Existe-t-il, à droite, des déçus du trumpisme ? Le Président peut-il perdre des soutiens ?

D’un côté, le fait que Trump ait réussi à corrompre si largement l’électorat républicain pourrait laisser penser, surtout depuis qu’il détient les trois pouvoirs (présidence, les deux chambres, Cour suprême), que la situation pourrait être pire. Avec un vrai danger pour les libertés fondamentales, d’expression, de presse, de réunion, etc. Mais, d’un autre côté, comme le disait Cornelius Castoriadis à propos de l’Union soviétique, son pouvoir est si omnipotent qu’il pourrait s’effondrer tout d’un coup, comme ce fut le cas à l’Est ! De ce point de vue, les membres du Pentagone pourraient finir par être ceux qui lui mettent des bâtons dans les roues.

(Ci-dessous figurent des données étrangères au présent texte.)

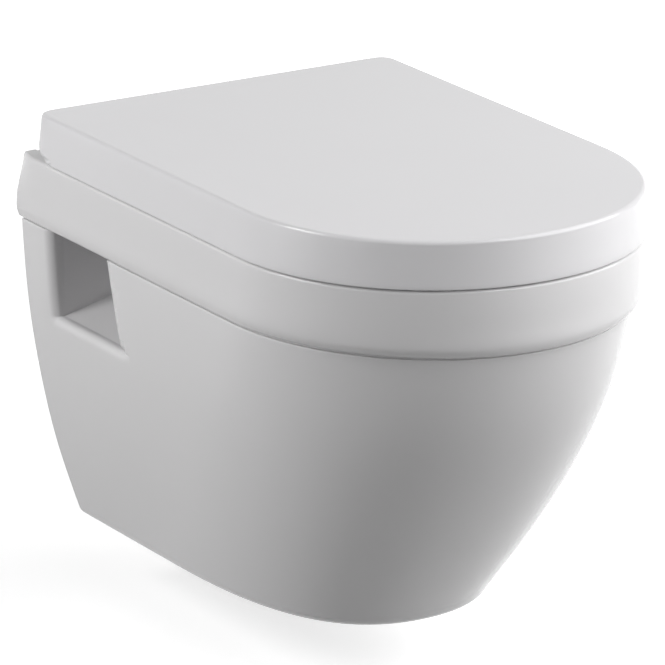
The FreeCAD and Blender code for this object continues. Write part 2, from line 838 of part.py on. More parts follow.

Par ailleurs, il se peut que certains déçus du trumpisme soient les gens qui l’ont cru quand il a promis, au lendemain de son arrivée à la Maison Blanche, de lancer de grands investissements pour les infrastructures, d’améliorer les routes et de soutenir l’emploi industriel. Enfin, il a tellement baissé les impôts, notamment des plus riches, que le déficit s’envole à un niveau rarement atteint. Comme beaucoup d’économistes prédisent une nouvelle crise majeure d’ici un ou deux ans, il pourrait rencontrer de graves problèmes dans ce domaine, notamment parmi son électorat modeste. 

(1) Students for a Democratic Society.

(2) Éd. François Bourin, 296 pages, 22 euros.

(3) Colonie espagnole jusqu’en 1898, puis territoire états-unien, Porto Rico est autonome depuis 1952. Ses citoyens ont la nationalité états-unienne mais ne participent pas à l’élection du Président et ne sont pas représentés au Congrès.

(4) Le district de Columbia, correspondant au territoire de la capitale Washington, dépend directement du gouvernement fédéral. Ses électeurs ne sont pas représentés au Congrès, mais participent depuis 1961 à l’élection présidentielle.

(5) Voir Politis n° 1523 du 18 octobre.

Dick Howard est professeur émérite de l’université de l’État de New York.